Given data:

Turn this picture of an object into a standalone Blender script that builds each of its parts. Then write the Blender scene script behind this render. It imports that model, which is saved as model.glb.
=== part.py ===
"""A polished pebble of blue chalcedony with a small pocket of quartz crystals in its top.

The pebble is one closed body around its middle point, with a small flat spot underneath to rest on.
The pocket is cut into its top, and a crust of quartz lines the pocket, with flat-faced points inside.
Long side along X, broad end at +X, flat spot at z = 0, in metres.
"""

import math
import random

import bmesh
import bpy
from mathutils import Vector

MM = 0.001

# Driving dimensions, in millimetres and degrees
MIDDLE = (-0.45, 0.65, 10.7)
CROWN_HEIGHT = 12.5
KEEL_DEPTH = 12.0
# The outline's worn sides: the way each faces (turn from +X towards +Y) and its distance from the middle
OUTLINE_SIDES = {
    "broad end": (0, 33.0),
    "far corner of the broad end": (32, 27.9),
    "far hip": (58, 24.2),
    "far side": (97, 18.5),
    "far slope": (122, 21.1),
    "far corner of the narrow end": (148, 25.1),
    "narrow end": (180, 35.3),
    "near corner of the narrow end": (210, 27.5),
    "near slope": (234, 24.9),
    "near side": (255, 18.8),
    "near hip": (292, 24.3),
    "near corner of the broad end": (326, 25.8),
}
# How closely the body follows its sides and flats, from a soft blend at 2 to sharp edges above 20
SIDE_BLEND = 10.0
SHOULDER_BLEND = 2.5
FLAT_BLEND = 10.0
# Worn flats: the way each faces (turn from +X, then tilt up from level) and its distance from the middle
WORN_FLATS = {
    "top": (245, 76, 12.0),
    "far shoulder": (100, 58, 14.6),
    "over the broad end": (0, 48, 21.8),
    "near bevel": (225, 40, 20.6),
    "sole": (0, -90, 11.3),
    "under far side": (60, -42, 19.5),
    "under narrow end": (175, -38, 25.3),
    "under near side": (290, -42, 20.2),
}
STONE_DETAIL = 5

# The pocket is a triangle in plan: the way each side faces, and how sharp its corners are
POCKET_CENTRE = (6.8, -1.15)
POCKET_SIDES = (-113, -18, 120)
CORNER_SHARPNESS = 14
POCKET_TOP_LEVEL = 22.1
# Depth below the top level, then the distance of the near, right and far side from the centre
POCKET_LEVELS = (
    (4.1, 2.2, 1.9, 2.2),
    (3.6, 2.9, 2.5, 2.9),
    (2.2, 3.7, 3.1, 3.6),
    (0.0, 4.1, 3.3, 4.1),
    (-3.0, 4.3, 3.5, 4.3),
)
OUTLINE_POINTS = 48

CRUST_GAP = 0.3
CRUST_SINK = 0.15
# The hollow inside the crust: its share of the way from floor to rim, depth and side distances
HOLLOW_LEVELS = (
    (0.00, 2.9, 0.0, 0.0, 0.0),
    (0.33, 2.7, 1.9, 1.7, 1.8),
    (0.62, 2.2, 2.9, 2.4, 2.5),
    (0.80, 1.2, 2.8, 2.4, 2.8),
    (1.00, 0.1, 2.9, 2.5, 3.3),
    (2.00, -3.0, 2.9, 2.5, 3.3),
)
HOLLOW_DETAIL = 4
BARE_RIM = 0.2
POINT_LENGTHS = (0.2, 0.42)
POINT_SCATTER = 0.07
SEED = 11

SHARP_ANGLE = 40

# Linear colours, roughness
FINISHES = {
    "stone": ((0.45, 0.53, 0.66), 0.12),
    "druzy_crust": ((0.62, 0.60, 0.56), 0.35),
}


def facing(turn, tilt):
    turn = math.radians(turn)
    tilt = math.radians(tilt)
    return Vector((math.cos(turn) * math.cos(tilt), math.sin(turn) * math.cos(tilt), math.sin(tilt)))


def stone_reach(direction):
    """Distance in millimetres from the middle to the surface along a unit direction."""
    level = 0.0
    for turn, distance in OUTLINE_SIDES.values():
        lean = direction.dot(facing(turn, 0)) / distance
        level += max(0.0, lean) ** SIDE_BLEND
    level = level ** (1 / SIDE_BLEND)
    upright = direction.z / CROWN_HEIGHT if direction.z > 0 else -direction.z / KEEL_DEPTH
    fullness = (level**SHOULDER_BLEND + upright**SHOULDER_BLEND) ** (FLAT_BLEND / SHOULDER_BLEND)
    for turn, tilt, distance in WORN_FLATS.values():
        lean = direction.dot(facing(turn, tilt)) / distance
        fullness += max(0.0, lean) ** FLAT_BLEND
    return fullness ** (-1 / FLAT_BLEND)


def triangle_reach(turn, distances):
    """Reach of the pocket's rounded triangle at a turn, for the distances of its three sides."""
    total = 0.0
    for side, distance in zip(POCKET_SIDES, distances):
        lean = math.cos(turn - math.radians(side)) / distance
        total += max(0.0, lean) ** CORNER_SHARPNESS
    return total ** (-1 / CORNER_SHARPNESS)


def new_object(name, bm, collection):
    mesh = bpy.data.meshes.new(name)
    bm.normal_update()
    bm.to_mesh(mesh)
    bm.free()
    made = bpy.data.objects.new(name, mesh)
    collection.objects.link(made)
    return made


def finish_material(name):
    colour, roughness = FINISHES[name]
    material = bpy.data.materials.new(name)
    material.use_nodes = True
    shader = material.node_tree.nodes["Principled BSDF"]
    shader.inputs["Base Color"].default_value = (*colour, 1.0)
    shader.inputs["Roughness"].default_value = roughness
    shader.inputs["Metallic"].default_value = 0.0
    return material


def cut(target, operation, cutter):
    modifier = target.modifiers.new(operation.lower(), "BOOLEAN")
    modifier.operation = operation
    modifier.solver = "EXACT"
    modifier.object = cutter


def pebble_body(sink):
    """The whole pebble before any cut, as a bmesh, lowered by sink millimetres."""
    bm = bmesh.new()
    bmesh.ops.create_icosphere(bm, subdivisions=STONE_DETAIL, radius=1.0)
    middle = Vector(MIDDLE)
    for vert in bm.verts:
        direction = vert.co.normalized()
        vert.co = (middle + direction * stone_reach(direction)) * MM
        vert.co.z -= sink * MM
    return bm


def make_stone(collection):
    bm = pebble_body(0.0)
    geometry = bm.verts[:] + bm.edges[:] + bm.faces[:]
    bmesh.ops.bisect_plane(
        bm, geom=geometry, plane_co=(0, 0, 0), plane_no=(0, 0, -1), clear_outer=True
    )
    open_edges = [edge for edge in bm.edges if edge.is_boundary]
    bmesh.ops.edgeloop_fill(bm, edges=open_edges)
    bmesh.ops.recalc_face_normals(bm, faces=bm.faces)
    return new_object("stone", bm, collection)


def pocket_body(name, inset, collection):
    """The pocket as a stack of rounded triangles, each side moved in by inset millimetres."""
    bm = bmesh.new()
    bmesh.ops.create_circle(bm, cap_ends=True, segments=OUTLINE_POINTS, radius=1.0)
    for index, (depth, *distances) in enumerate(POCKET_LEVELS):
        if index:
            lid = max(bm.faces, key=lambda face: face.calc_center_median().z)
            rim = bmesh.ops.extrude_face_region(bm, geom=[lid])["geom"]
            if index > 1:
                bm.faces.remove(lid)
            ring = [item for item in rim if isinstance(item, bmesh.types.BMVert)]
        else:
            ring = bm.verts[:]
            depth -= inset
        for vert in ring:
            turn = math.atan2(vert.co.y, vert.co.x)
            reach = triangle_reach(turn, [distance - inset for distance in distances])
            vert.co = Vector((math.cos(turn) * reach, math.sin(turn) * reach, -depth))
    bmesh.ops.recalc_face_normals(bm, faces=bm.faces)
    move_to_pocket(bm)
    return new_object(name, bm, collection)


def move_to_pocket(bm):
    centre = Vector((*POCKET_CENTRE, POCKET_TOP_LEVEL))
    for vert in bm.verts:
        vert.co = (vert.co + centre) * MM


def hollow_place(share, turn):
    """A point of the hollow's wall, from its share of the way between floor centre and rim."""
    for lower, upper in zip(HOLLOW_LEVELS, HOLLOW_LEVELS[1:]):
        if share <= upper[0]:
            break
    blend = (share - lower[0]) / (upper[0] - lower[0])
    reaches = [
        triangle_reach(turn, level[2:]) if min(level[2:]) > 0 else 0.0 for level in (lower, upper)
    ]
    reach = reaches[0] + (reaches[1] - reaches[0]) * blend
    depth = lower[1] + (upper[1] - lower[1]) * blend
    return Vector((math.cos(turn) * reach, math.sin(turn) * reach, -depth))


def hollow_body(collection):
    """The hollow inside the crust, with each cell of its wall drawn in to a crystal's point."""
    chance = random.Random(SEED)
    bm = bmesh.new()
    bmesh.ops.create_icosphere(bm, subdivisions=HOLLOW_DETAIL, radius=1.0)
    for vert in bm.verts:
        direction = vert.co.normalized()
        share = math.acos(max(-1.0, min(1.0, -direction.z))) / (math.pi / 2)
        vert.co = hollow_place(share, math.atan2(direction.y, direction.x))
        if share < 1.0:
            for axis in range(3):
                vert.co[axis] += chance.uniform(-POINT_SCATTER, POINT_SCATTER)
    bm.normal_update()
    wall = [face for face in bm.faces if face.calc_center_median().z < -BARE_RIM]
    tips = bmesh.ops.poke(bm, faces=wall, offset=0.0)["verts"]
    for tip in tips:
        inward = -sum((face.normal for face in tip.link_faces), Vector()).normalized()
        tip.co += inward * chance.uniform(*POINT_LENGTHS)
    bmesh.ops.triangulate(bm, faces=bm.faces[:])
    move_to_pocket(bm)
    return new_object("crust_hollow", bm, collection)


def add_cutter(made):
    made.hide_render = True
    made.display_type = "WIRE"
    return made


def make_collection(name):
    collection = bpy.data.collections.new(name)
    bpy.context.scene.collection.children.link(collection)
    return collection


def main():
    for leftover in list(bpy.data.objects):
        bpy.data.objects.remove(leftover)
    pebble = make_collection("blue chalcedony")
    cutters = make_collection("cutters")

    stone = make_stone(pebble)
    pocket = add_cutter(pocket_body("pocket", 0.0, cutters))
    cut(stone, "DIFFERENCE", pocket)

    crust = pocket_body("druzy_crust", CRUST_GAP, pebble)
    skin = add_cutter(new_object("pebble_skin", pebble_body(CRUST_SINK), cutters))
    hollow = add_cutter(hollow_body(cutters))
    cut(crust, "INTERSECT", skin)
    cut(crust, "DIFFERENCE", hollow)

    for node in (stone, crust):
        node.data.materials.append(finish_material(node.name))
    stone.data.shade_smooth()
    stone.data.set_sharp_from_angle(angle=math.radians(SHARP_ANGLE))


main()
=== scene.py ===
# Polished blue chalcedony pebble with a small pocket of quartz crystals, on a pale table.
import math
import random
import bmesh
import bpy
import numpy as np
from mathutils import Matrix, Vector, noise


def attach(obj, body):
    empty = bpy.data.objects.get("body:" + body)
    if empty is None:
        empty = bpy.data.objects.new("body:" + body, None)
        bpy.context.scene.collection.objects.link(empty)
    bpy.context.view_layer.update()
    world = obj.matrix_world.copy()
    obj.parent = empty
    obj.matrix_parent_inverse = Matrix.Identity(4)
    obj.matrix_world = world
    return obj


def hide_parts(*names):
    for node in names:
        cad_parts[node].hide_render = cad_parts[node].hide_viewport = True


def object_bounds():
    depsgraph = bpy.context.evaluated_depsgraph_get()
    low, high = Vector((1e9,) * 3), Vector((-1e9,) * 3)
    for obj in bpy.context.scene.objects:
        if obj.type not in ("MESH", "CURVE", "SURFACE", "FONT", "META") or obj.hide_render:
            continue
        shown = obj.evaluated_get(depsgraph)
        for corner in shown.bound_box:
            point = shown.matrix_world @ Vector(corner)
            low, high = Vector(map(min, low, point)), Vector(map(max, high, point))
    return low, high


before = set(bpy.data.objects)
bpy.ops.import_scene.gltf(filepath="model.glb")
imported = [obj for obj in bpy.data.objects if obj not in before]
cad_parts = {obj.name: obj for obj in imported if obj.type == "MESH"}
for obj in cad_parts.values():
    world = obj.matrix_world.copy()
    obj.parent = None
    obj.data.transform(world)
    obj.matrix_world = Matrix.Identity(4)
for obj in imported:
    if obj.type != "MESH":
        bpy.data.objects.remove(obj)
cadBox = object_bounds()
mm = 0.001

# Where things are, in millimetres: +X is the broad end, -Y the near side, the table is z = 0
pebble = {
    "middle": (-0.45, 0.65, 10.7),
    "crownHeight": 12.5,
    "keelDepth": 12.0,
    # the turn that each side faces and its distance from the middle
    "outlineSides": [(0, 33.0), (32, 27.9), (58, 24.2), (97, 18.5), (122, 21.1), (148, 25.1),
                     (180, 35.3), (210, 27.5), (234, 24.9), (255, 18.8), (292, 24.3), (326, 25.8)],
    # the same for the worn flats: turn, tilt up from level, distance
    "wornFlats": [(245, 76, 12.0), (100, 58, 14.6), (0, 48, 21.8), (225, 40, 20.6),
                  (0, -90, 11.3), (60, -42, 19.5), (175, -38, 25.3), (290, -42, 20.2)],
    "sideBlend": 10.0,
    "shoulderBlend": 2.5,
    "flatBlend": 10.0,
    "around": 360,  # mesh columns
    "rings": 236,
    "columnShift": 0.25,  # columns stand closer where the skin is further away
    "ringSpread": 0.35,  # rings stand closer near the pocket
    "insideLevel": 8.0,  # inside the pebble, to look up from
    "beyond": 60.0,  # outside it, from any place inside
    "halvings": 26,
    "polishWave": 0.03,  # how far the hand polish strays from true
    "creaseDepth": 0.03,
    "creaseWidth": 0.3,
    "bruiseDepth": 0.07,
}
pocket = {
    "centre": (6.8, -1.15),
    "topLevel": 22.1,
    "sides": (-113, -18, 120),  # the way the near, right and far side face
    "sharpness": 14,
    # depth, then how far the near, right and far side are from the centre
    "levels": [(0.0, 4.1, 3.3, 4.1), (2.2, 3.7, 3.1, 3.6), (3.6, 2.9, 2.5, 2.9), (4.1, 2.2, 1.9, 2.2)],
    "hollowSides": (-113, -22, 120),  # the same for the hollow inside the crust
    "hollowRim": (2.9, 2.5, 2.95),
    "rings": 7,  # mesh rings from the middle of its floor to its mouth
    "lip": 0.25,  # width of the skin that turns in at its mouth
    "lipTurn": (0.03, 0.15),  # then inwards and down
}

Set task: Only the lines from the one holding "stone = make_stone(pebble)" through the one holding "low, high = Vector((1e9,)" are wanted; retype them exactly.

Written answer:
    stone = make_stone(pebble)
    pocket = add_cutter(pocket_body("pocket", 0.0, cutters))
    cut(stone, "DIFFERENCE", pocket)

    crust = pocket_body("druzy_crust", CRUST_GAP, pebble)
    skin = add_cutter(new_object("pebble_skin", pebble_body(CRUST_SINK), cutters))
    hollow = add_cutter(hollow_body(cutters))
    cut(crust, "INTERSECT", skin)
    cut(crust, "DIFFERENCE", hollow)

    for node in (stone, crust):
        node.data.materials.append(finish_material(node.name))
    stone.data.shade_smooth()
    stone.data.set_sharp_from_angle(angle=math.radians(SHARP_ANGLE))


main()
=== scene.py ===
# Polished blue chalcedony pebble with a small pocket of quartz crystals, on a pale table.
import math
import random
import bmesh
import bpy
import numpy as np
from mathutils import Matrix, Vector, noise


def attach(obj, body):
    empty = bpy.data.objects.get("body:" + body)
    if empty is None:
        empty = bpy.data.objects.new("body:" + body, None)
        bpy.context.scene.collection.objects.link(empty)
    bpy.context.view_layer.update()
    world = obj.matrix_world.copy()
    obj.parent = empty
    obj.matrix_parent_inverse = Matrix.Identity(4)
    obj.matrix_world = world
    return obj


def hide_parts(*names):
    for node in names:
        cad_parts[node].hide_render = cad_parts[node].hide_viewport = True


def object_bounds():
    depsgraph = bpy.context.evaluated_depsgraph_get()
    low, high = Vector((1e9,) * 3), Vector((-1e9,) * 3)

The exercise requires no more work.